Analysis by Dr. John B. Shea, MD. FRCP(C)
TORONTO, May 28, 2007 (LifeSiteNews.com) – In a recent article in Fertility and Sterility R.T. Mikolajczyk and J.B. Stanford proposed a model experiment that estimated the effectiveness of the disruption of ovulation by Levonorgestrel used as an “emergency contraceptive,” based on the prevention of fertilization.
They also demonstrated what was termed the “effectiveness” of levonorgestrel with or without “mechanisms acting after fertilization.” If disruption of ovulation were the only significant mechanism of action of levonorgestrel, its “effectiveness” could not be much more than 50% if given immediately after intercourse. With delays in its administration, it would be substantially less.
This finding contrasts sharply with “effectiveness” rates reported in clinical trials, where rates as high as 95% are reported if administered within 24 hours after intercourse.
The authors suggest that mechanisms other than disruption of ovulation contribute to this “reduction of clinical pregnancy.” Those mechanisms were said to include inhibition of sperm migration and reduction of sperm capacity for fertilization (both contraceptive mechanisms) and “mechanisms that act after fertilization,” that is, prevent implantation of the embryo in the uterus.
That mechanism causes an abortion and does not “reduce clinical pregnancy.” Only numbers can be reduced. The pregnancies are aborted, not reduced.

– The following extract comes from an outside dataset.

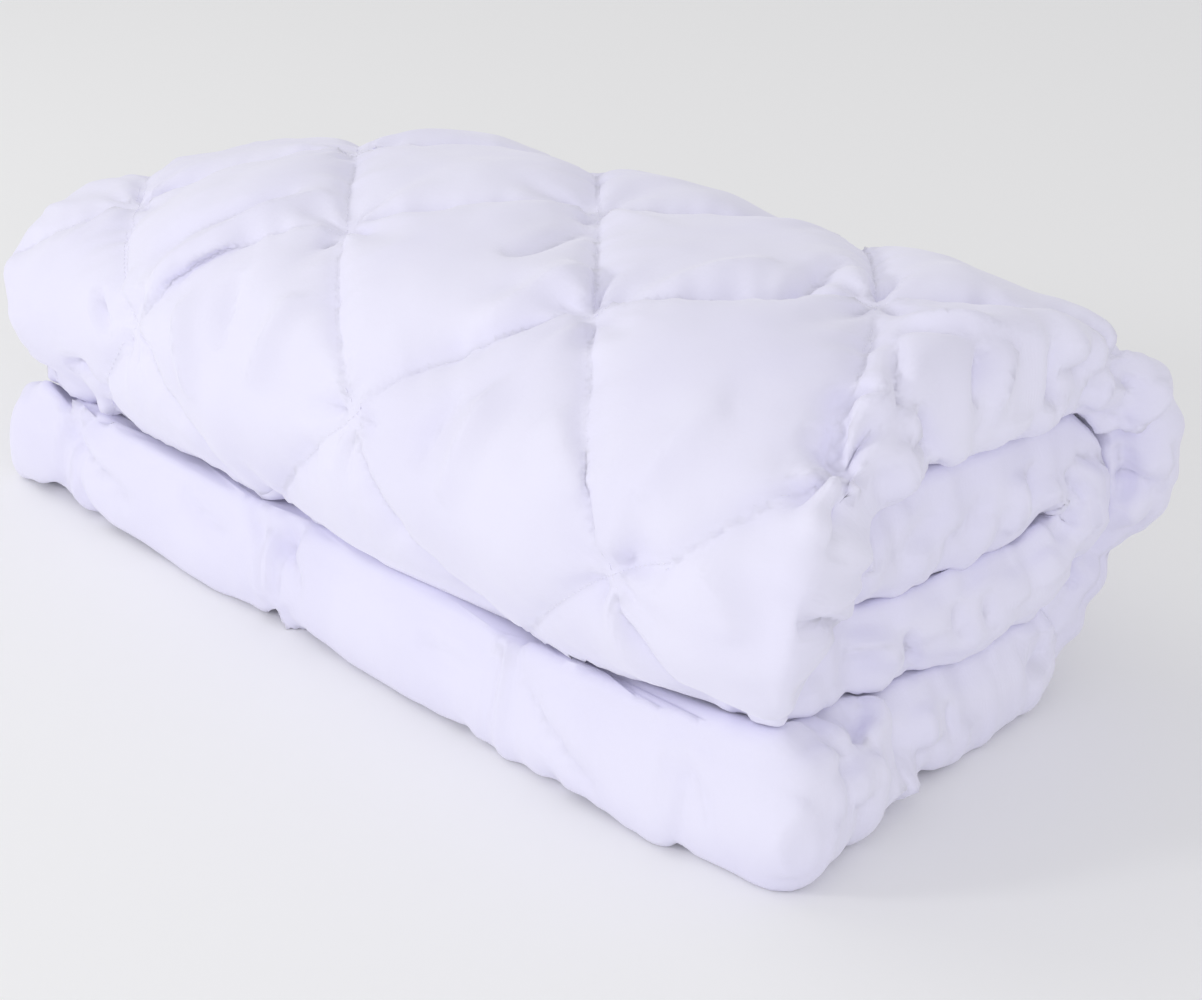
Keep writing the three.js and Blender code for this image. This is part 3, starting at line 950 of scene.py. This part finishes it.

The word “effectiveness” is used by the authors in an ambiguous way. One meaning refers to disruption of ovulation, contraception, and the other refers to reduction in fecundity, but does not indicate whether this was the result of contraception, abortion, or both. This study does, however, provide strong evidence that levonorgestrel administered as an “emergency contraceptive” may act as an abortifacient.